> _Task prompt_:
Starting from the line containing "for node in", write out every remaining line exactly, the last one included.

> _Dataset content_:
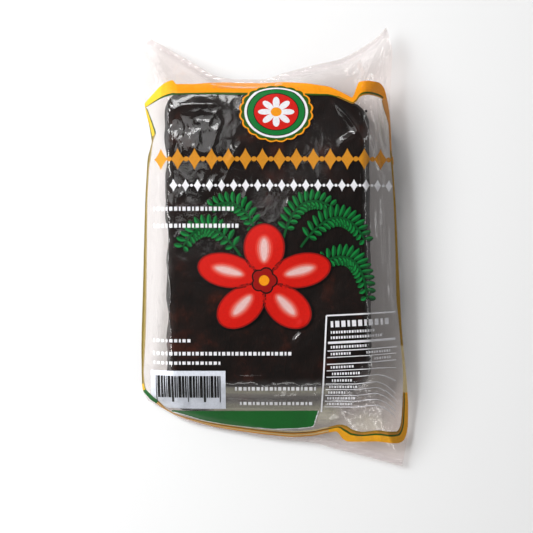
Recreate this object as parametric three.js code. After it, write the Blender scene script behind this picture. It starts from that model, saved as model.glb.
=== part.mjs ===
// A packet of pressed, seedless tamarind pulp: one flat block of dark pulp, heat-sealed in a bag of
// clear film.  Units are millimetres, +Z is up.  The packet lies on its back with its printed front
// up and its top end towards +Y.  The origin is on the table, under the middle of the packet's box.
//
// The bag is a flat tube of film closed by a seal at each end, so it has a front wall and a back wall
// that meet along two side folds and two seals.  The top seal is drawn in to the middle of the block's
// end, at half its height, and the film at the bottom left is tucked behind the block.  The other
// corners stick out as flat ears.

import * as THREE from "three";
import { mergeVertices } from "three/addons/utils/BufferGeometryUtils.js";

const { clamp, lerp } = THREE.MathUtils;

// ---- Driving dimensions ----------------------------------------------------------------------

const FILM = 0.4; // thickness of a wall: the film with the air and wrinkles that it carries
const GAP = 0.3; // clear space between two pieces that touch

const BLOCK = {
  width: 96.5,
  length: 144.5,
  thickness: 22.5,
  x: -3.2, // its middle, which is not the packet's because the ears differ
  y: 3.75,
  edgeRadius: 5, // round of the long edges
  crown: 0.8, // how much thicker the middle is than the rim
  lump: 0.3, // height of the unevenness of the pulp
};
// Rounds of the block's four corners, seen from above.
const CORNER_RADIUS = { topLeft: 15, topRight: 7, bottomLeft: 8, bottomRight: 14 };

// The rim of the bag, where the two walls meet: [x, y, z].  Each side runs between two ear tips.
const TOP_LEFT = [-59.5, 99.2, 5.0];
const TOP_RIGHT = [52.9, 104.1, 7.8];
const BOTTOM_LEFT = [-60.4, -72.6, 3.0];
const BOTTOM_RIGHT = [60.7, -104.1, 2.8];

const LEFT_FOLD = [
  BOTTOM_LEFT,
  [-62.88, -66.0, 5.0],
  [-63.08, -56.0, 7.2],
  [-62.98, -45.0, 9.0],
  [-62.2, -22.5, 10.2],
  [-61.6, 0.0, 10.5],
  [-60.1, 40.0, 10.0],
  [-58.6, 52.0, 9.0],
  [-61.4, 67.4, 8.2],
  [-62.5, 91.0, 5.8],
  TOP_LEFT,
];
const RIGHT_FOLD = [
  BOTTOM_RIGHT,
  [63.1, -84.0, 3.5],
  [62.9, -68.0, 6.0],
  [61.9, -53.0, 7.5],
  [59.3, -22.5, 9.5],
  [57.2, 20.0, 10.5],
  [55.1, 53.0, 10.2],
  [54.5, 70.0, 9.6],
  [55.5, 92.0, 8.4],
  TOP_RIGHT,
];
const TOP_RIM = [
  TOP_LEFT,
  [-43.0, 89.8, 6.6],
  [-26.3, 80.6, 9.6],
  [-7.4, 79.6, 10.4],
  [19.1, 85.8, 10.0],
  [34.0, 90.6, 9.2],
  [48.9, 99.6, 8.2],
  TOP_RIGHT,
];
const BOTTOM_RIM = [
  BOTTOM_LEFT,
  [-42.4, -82.5, 2.0],
  [-29.2, -86.0, 2.2],
  [-2.7, -90.4, 2.8],
  [19.1, -93.0, 3.2],
  [40.8, -98.6, 3.2],
  BOTTOM_RIGHT,
];

// How finely a wall is divided: strips from the block's edge out to the rim, and over the block.
const FLAP_STRIPS = 7;
const ACROSS_STRIPS = 14;
const ALONG_STRIPS = 20;
const ROUND_SHARE = 3 / 7; // the share of the flap strips that go round the block's edge

// ---- Derived dimensions ------------------------------------------------------------------------

const blockBottom = FILM + GAP;
const blockTop = blockBottom + BLOCK.thickness;
const wallHeight = FILM / 2 + GAP; // a wall's middle above what it lies on
const roundRadius = BLOCK.edgeRadius + wallHeight; // of a wall's middle, round the block's edge
const rimSpacing = (FILM + GAP) / 2; // a wall's middle from the middle of the rim

// The flat of the block's face, inside its round edges.
const flat = {
  left: BLOCK.x - BLOCK.width / 2 + BLOCK.edgeRadius,
  right: BLOCK.x + BLOCK.width / 2 - BLOCK.edgeRadius,
  bottom: BLOCK.y - BLOCK.length / 2 + BLOCK.edgeRadius,
  top: BLOCK.y + BLOCK.length / 2 - BLOCK.edgeRadius,
};

// The height of the pulp's upper face over its nominal plane: lower at the rim, with broad lumps.
function unevenness(x, y) {
  const across = (2 * (x - BLOCK.x)) / BLOCK.width;
  const along = (2 * (y - BLOCK.y)) / BLOCK.length;
  const broad = Math.sin(x / 9 + 0.6) * Math.cos(y / 13 - 0.4);
  const broader = Math.sin(x / 17 - y / 11 + 2);
  const crown = Math.min(1, across ** 4 + along ** 4);
  return BLOCK.lump * (broad + 0.6 * broader - 1.6) - BLOCK.crown * crown;
}

// ---- The rim -----------------------------------------------------------------------------------

// A smooth curve through a rim's points, read by the axis that it runs along (0 for x, 1 for y).
function rimCurve(points, axis) {
  const places = points.map((point) => point[axis]);
  const values = points.flatMap((point) => [point[1 - axis], point[2]]);
  const spline = new THREE.CubicInterpolant(places, values, 2);
  const first = places[0];
  const last = places[places.length - 1];
  const at = (place) => {
    const held = clamp(place, first, last);
    const [side, z] = spline.evaluate(held);
    return axis === 0 ? new THREE.Vector3(held, side, z) : new THREE.Vector3(side, held, z);
  };
  return { at, first, last };
}

const leftFold = rimCurve(LEFT_FOLD, 1);
const rightFold = rimCurve(RIGHT_FOLD, 1);
const topRim = rimCurve(TOP_RIM, 0);
const bottomRim = rimCurve(BOTTOM_RIM, 0);

// ---- The walls of the bag ------------------------------------------------------------------------

// A place on a wall.  across and along run from 0 to 3: 0 and 3 are the rim, and 1 and 2 are the edges
// of the flat.  Off the flat, the film runs straight in plan from start, on the edge of the flat, to a
// point of the rim, and share is how far along that it is.  At a corner these rays fan out.
function rayAt(across, along) {
  const x = lerp(flat.left, flat.right, clamp(across - 1, 0, 1));
  const y = lerp(flat.bottom, flat.top, clamp(along - 1, 0, 1));
  const out = Math.max(1 - across, across - 2, 0);
  const end = Math.max(1 - along, along - 2, 0);
  const share = Math.max(out, end);
  if (share === 0) return { x, y, share };
  const fold = across < 1.5 ? leftFold : rightFold;
  const rim = along < 1.5 ? bottomRim : topRim;
  const tipY = along < 1.5 ? fold.first : fold.last;
  const tipX = across < 1.5 ? rim.first : rim.last;
  const target = out >= end ? fold.at(lerp(y, tipY, end / out)) : rim.at(lerp(x, tipX, out / end));
  return { x, y, target, share };
}

// The section of a taut wall: round the block's edge, then straight to the rim, which is reach out
// from the start of the round and drop below it.  Gives how far out and how far below a share of it is.
function tautSection(reach, drop, share) {
  const fromCentre = Math.hypot(reach, drop - roundRadius);
  const lean = Math.asin(Math.min(1, roundRadius / fromCentre));
  const turn = Math.max(0, Math.atan2(drop - roundRadius, reach) + lean);
  const angle = turn * Math.min(1, share / ROUND_SHARE);
  const straight = Math.max(0, (share - ROUND_SHARE) / (1 - ROUND_SHARE));
  const out = roundRadius * Math.sin(angle);
  const below = roundRadius * (1 - Math.cos(angle));
  return [lerp(out, reach, straight), lerp(below, drop, straight)];
}

// A point on the middle of a wall.  side is 1 for the front wall and -1 for the back wall, which turns
// up round the block's lower edge in the same way as the front wall turns down.
function wallPoint(side, across, along) {
  const { x, y, target, share } = rayAt(across, along);
  const face = side > 0 ? blockTop + unevenness(x, y) + wallHeight : FILM / 2;
  if (share === 0) return new THREE.Vector3(x, y, face);
  const reach = Math.hypot(target.x - x, target.y - y);
  const drop = side * (face - target.z) - rimSpacing;
  const [out, below] = tautSection(reach, drop, share);
  const part = out / reach;
  return new THREE.Vector3(lerp(x, target.x, part), lerp(y, target.y, part), face - side * below);
}

// The places of a wall's grid lines, from 0 to 3.
function gridLines(inner) {
  const lines = [];
  for (let i = 0; i < FLAP_STRIPS; i++) lines.push(i / FLAP_STRIPS);
  for (let i = 0; i < inner; i++) lines.push(1 + i / inner);
  for (let i = 0; i <= FLAP_STRIPS; i++) lines.push(2 + i / FLAP_STRIPS);
  return lines;
}

// The unit normal of a grid of points at one of them.
function gridNormal(grid, row, column) {
  const lastRow = grid.length - 1;
  const lastColumn = grid[0].length - 1;
  const east = grid[row][Math.min(column + 1, lastColumn)].clone();
  const north = grid[Math.min(row + 1, lastRow)][column].clone();
  east.sub(grid[row][Math.max(column - 1, 0)]);
  north.sub(grid[Math.max(row - 1, 0)][column]);
  return east.cross(north).normalize();
}

// The faces of a closed sheet with the upper grid's points first and the lower grid's after them.
function sheetFaces(rows, columns) {
  const under = rows * columns;
  const at = (row, column) => row * columns + column;
  const faces = [];
  for (let row = 0; row + 1 < rows; row++) {
    for (let column = 0; column + 1 < columns; column++) {
      let ring = [at(row, column), at(row, column + 1), at(row + 1, column + 1), at(row + 1, column)];
      // A cell is split along the diagonal that points out from the middle of the packet.
      const leftHalf = column < (columns - 1) / 2;
      const lowerHalf = row < (rows - 1) / 2;
      if (leftHalf !== lowerHalf) ring = [...ring.slice(1), ring[0]];
      const [a, b, c, d] = ring;
      faces.push(a, b, c, a, c, d);
      faces.push(under + a, under + c, under + b, under + a, under + d, under + c);
    }
  }
  const outline = [];
  for (let column = 0; column + 1 < columns; column++) outline.push(at(0, column));
  for (let row = 0; row + 1 < rows; row++) outline.push(at(row, columns - 1));
  for (let column = columns - 1; column > 0; column--) outline.push(at(rows - 1, column));
  for (let row = rows - 1; row > 0; row--) outline.push(at(row, 0));
  outline.forEach((here, i) => {
    const next = outline[(i + 1) % outline.length];
    faces.push(here, under + here, under + next, here, under + next, next);
  });
  return faces;
}

// A wall of the bag as a closed solid, FILM thick along the normals of its middle.
function wallGeometry(side) {
  const rows = gridLines(ALONG_STRIPS);
  const columns = gridLines(ACROSS_STRIPS);
  const grid = rows.map((along) => columns.map((across) => wallPoint(side, across, along)));
  const positions = [];
  for (const offset of [FILM / 2, -FILM / 2]) {
    grid.forEach((points, row) => {
      points.forEach((point, column) => {
        const moved = point.clone().addScaledVector(gridNormal(grid, row, column), offset);
        positions.push(...moved.toArray());
      });
    });
  }
  const geometry = new THREE.BufferGeometry();
  geometry.setAttribute("position", new THREE.Float32BufferAttribute(positions, 3));
  geometry.setIndex(sheetFaces(rows.length, columns.length));
  geometry.computeVertexNormals();
  return geometry;
}

// ---- The block of pulp ---------------------------------------------------------------------------

// Rounds the corners of a rectangle with the given half sides: a point on a square ring round a
// corner's centre goes to the circle that the ring holds.
function rounded(a, b, halfA, halfB, radius) {
  const overA = a - clamp(a, radius - halfA, halfA - radius);
  const overB = b - clamp(b, radius - halfB, halfB - radius);
  const square = Math.max(Math.abs(overA), Math.abs(overB));
  const shrink = square / (Math.hypot(overA, overB) || 1) - 1;
  return [a + overA * shrink, b + overB * shrink];
}

// A box with its corners rounded in plan and its edges rounded in section, and an uneven upper face.
function blockGeometry() {
  const { width, length, thickness, edgeRadius } = BLOCK;
  const box = new THREE.BoxGeometry(2, 2, 2, 18, 26, 6);
  box.deleteAttribute("normal").deleteAttribute("uv");
  const geometry = mergeVertices(box);
  const position = geometry.getAttribute("position");
  const half = new THREE.Vector3(width / 2, length / 2, thickness / 2);
  const crowd = (share) => 0.35 * share + 0.65 * Math.sin((share * Math.PI) / 2);
  for (let i = 0; i < position.count; i++) {
    let x = crowd(position.getX(i)) * half.x;
    let y = crowd(position.getY(i)) * half.y;
    let z = crowd(position.getZ(i)) * half.z;
    const radius = CORNER_RADIUS[(y < 0 ? "bottom" : "top") + (x < 0 ? "Left" : "Right")];
    // In section, a point near the outline goes round the edge, which changes its inset and its level.
    let inset = Math.min(half.x - Math.abs(x), half.y - Math.abs(y));
    if (inset < edgeRadius) {
      const [after, level] = rounded(edgeRadius - inset, z, edgeRadius, half.z, edgeRadius);
      x *= (half.x - edgeRadius + after) / (half.x - inset);
      y *= (half.y - edgeRadius + after) / (half.y - inset);
      z = level;
      inset = edgeRadius - after;
    }
    // In plan, the outline at that inset has its corners rounded.
    const cornerRadius = Math.max(0, radius - inset);
    [x, y] = rounded(x, y, half.x - inset, half.y - inset, cornerRadius);
    x += BLOCK.x;
    y += BLOCK.y;
    const lift = (z / half.z + 1) / 2; // 1 on the upper face and 0 on the lower
    position.setXYZ(i, x, y, z + blockBottom + half.z + lift * unevenness(x, y));
  }
  geometry.computeVertexNormals();
  return geometry;
}

// ---- Assembly --------------------------------------------------------------------------------------

const pulp = new THREE.MeshStandardMaterial({ color: 0x1f1511, roughness: 0.45, metalness: 0 });
const clearFilm = new THREE.MeshStandardMaterial({
  color: 0xeceae8,
  roughness: 0.12,
  metalness: 0,
  transparent: true,
  opacity: 0.2,
});

function named(name, geometry, material) {
  const mesh = new THREE.Mesh(geometry, material);
  mesh.name = name;
  return mesh;
}

const packet = new THREE.Group();
packet.add(
  named("tamarind_block", blockGeometry(), pulp),
  named("bag_front_wall", wallGeometry(1), clearFilm),
  named("bag_back_wall", wallGeometry(-1), clearFilm),
);

export default packet;
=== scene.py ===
"""Packet of tamarind pulp: a dark pressed block in a clear bag with a printed front.

The packet lies on its back.  Lengths in this file are millimetres unless a name says metres.
"""

import math

import bpy
import numpy as np
from bpy.props import FloatProperty, FloatVectorProperty, PointerProperty
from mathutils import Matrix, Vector, noise
from mathutils.bvhtree import BVHTree


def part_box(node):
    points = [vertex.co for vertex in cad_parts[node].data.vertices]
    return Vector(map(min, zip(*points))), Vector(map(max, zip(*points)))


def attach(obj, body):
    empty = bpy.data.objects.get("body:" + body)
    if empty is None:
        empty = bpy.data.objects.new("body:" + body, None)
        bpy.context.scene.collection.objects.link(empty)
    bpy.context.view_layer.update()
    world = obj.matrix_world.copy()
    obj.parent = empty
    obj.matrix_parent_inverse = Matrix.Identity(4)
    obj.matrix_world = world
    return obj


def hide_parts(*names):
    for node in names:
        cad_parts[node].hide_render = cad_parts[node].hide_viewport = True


bl_info = {
    "name": "Tamarind pulp packet",
    "version": (1, 0, 0),
    "blender": (4, 5, 0),
    "location": "View3D > Sidebar > Packet",
    "description": "Builds a clear printed packet of pressed tamarind pulp",
    "category": "Add Mesh",
}

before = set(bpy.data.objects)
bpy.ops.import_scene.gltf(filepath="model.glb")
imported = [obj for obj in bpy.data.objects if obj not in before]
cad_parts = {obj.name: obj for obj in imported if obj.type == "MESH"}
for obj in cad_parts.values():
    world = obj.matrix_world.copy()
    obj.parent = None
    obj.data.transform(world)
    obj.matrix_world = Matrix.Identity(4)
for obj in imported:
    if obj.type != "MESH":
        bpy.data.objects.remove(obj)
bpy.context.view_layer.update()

MM = 0.001  # metres in a millimetre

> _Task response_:
    for node in names:
        cad_parts[node].hide_render = cad_parts[node].hide_viewport = True


bl_info = {
    "name": "Tamarind pulp packet",
    "version": (1, 0, 0),
    "blender": (4, 5, 0),
    "location": "View3D > Sidebar > Packet",
    "description": "Builds a clear printed packet of pressed tamarind pulp",
    "category": "Add Mesh",
}

before = set(bpy.data.objects)
bpy.ops.import_scene.gltf(filepath="model.glb")
imported = [obj for obj in bpy.data.objects if obj not in before]
cad_parts = {obj.name: obj for obj in imported if obj.type == "MESH"}
for obj in cad_parts.values():
    world = obj.matrix_world.copy()
    obj.parent = None
    obj.data.transform(world)
    obj.matrix_world = Matrix.Identity(4)
for obj in imported:
    if obj.type != "MESH":
        bpy.data.objects.remove(obj)
bpy.context.view_layer.update()

MM = 0.001  # metres in a millimetre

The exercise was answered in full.